I did use the DR880 through Ultrabeat for some electronic drum writing. It would probably be no more difficult than not having it, but the convenience and familiarity made life easier. The time the DR880 came into its own was when I repeated a bad idea I had previously. I would “play drums” with my fingers, recording the hands in one take and the bass drum in another. It worked well enough, and with a bit of fixing up and and some unifying on kick drum levels it created a better black metal and doom feel when used than humanising. I feel like if you humanise you fall short, wanting your drummer to be tight. I wanted a properly boozed up shit head behind the kit though.
I feel like my approach to mixing is conservative, and my approach to mastering is being a shit head, so I’m not sure they’re worth detailing too much.
Some important shit I did pick up along the way though includes thinking of placing your vocals level near where you place a snare, which is weird, but makes a good starting point, although my vocals are evidently louder than on most of what I’ve done before.

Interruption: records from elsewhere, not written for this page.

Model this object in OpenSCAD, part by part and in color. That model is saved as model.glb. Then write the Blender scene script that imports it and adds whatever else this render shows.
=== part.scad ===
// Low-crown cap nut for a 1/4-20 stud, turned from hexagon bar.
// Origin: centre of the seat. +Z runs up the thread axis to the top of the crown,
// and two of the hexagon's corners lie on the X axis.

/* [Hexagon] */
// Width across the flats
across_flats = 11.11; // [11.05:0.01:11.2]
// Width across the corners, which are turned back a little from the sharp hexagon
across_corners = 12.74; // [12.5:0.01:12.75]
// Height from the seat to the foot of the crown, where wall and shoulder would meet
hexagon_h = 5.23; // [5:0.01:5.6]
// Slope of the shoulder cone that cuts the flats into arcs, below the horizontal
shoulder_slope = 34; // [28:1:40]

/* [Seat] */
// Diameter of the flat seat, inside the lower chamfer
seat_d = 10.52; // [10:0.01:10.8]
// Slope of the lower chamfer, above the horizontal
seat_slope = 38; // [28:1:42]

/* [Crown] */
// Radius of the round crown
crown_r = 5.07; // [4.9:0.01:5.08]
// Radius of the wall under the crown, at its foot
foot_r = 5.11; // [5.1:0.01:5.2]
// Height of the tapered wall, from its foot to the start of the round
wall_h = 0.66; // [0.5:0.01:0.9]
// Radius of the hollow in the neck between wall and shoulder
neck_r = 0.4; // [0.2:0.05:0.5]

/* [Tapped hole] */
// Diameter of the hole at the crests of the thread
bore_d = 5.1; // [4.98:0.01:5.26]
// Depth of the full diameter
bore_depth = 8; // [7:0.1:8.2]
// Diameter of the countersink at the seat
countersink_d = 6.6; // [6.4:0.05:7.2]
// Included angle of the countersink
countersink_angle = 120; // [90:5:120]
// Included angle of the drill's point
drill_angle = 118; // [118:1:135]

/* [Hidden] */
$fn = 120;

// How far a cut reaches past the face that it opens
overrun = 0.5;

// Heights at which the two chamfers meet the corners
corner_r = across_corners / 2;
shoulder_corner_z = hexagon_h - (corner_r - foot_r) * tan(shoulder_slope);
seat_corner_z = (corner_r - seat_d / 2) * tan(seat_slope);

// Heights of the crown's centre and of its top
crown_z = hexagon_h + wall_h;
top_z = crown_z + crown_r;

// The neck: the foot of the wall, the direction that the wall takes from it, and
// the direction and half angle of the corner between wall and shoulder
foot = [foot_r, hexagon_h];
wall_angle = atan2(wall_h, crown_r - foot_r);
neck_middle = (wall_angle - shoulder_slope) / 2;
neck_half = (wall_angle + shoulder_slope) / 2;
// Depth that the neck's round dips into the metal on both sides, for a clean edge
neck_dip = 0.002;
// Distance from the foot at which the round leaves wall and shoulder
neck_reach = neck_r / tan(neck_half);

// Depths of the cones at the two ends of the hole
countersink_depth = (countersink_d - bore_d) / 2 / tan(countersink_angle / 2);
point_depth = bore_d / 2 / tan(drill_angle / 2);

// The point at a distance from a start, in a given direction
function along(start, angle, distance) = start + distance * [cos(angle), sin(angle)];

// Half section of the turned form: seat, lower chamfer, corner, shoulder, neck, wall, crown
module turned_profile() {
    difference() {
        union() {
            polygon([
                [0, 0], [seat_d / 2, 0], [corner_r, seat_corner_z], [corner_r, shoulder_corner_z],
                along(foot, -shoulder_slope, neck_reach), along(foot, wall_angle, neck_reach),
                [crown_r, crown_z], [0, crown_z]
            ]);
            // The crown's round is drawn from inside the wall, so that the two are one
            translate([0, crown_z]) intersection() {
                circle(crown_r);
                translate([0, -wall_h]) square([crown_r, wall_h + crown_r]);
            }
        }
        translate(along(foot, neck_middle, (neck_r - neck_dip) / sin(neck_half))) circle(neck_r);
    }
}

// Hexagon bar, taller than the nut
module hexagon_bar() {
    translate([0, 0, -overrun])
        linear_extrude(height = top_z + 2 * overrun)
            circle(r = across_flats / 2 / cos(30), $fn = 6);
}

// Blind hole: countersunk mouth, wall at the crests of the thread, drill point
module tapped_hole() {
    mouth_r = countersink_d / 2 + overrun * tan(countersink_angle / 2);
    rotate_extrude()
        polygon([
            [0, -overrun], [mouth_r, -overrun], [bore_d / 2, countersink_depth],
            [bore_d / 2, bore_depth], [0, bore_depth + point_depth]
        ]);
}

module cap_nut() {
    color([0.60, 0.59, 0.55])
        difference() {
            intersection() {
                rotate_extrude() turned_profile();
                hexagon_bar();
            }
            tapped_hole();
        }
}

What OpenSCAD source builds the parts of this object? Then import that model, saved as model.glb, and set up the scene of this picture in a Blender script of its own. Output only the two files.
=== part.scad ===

Linking a punchy kick to a test oscillator sub around your bass tone was helpful in some cases.
One thing I did not follow at all but which makes complete sense is to organise like an orchestra, where you place things in a way almost like you would live, and increase distance with reverb. I was doing too much shit that I wanted very little reverb on though.
Trying to drop frequencies when I was to unmuddy parts works amazing well. Intuitively I would raise an element like I was mixing it, but the opposite is quite effective for some reason.
Don’t be a dickhead with the limiter or exciter.